[Object modeling scripts]
-*-
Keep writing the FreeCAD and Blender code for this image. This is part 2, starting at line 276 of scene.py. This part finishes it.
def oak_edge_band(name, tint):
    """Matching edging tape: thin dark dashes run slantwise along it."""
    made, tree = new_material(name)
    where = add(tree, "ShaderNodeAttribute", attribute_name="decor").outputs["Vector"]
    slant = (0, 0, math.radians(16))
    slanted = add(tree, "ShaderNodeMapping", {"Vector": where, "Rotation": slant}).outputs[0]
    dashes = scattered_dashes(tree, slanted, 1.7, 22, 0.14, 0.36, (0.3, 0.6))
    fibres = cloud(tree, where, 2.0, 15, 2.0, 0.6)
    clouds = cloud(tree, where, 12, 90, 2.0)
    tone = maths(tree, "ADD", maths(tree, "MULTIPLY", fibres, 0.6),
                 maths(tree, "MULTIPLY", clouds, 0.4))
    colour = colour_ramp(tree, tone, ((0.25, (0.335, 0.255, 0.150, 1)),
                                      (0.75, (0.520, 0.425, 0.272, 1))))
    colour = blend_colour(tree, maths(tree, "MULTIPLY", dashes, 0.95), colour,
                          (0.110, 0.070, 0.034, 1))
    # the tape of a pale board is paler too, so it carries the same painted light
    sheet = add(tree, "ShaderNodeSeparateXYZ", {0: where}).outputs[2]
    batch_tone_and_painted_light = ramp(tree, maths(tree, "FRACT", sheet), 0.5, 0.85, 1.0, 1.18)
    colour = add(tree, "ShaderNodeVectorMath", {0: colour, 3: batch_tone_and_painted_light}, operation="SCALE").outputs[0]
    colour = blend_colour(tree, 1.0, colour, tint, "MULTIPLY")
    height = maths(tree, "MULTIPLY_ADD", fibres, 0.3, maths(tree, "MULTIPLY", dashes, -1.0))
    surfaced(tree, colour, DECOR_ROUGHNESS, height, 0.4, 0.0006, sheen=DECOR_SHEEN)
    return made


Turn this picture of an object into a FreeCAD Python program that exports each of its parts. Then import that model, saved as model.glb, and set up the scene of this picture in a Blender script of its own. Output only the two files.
-*-
PROBLEM DESCRIPTION: Reproduce each entry from the records above, character for character.

THE SOLUTION:
Keep writing the FreeCAD and Blender code for this image. This is part 2, starting at line 276 of scene.py. This part finishes it.
def oak_edge_band(name, tint):
    """Matching edging tape: thin dark dashes run slantwise along it."""
    made, tree = new_material(name)
    where = add(tree, "ShaderNodeAttribute", attribute_name="decor").outputs["Vector"]
    slant = (0, 0, math.radians(16))
    slanted = add(tree, "ShaderNodeMapping", {"Vector": where, "Rotation": slant}).outputs[0]
    dashes = scattered_dashes(tree, slanted, 1.7, 22, 0.14, 0.36, (0.3, 0.6))
    fibres = cloud(tree, where, 2.0, 15, 2.0, 0.6)
    clouds = cloud(tree, where, 12, 90, 2.0)
    tone = maths(tree, "ADD", maths(tree, "MULTIPLY", fibres, 0.6),
                 maths(tree, "MULTIPLY", clouds, 0.4))
    colour = colour_ramp(tree, tone, ((0.25, (0.335, 0.255, 0.150, 1)),
                                      (0.75, (0.520, 0.425, 0.272, 1))))
    colour = blend_colour(tree, maths(tree, "MULTIPLY", dashes, 0.95), colour,
                          (0.110, 0.070, 0.034, 1))
    # the tape of a pale board is paler too, so it carries the same painted light
    sheet = add(tree, "ShaderNodeSeparateXYZ", {0: where}).outputs[2]
    batch_tone_and_painted_light = ramp(tree, maths(tree, "FRACT", sheet), 0.5, 0.85, 1.0, 1.18)
    colour = add(tree, "ShaderNodeVectorMath", {0: colour, 3: batch_tone_and_painted_light}, operation="SCALE").outputs[0]
    colour = blend_colour(tree, 1.0, colour, tint, "MULTIPLY")
    height = maths(tree, "MULTIPLY_ADD", fibres, 0.3, maths(tree, "MULTIPLY", dashes, -1.0))
    surfaced(tree, colour, DECOR_ROUGHNESS, height, 0.4, 0.0006, sheen=DECOR_SHEEN)
    return made


Turn this picture of an object into a FreeCAD Python program that exports each of its parts. Then import that model, saved as model.glb, and set up the scene of this picture in a Blender script of its own. Output only the two files.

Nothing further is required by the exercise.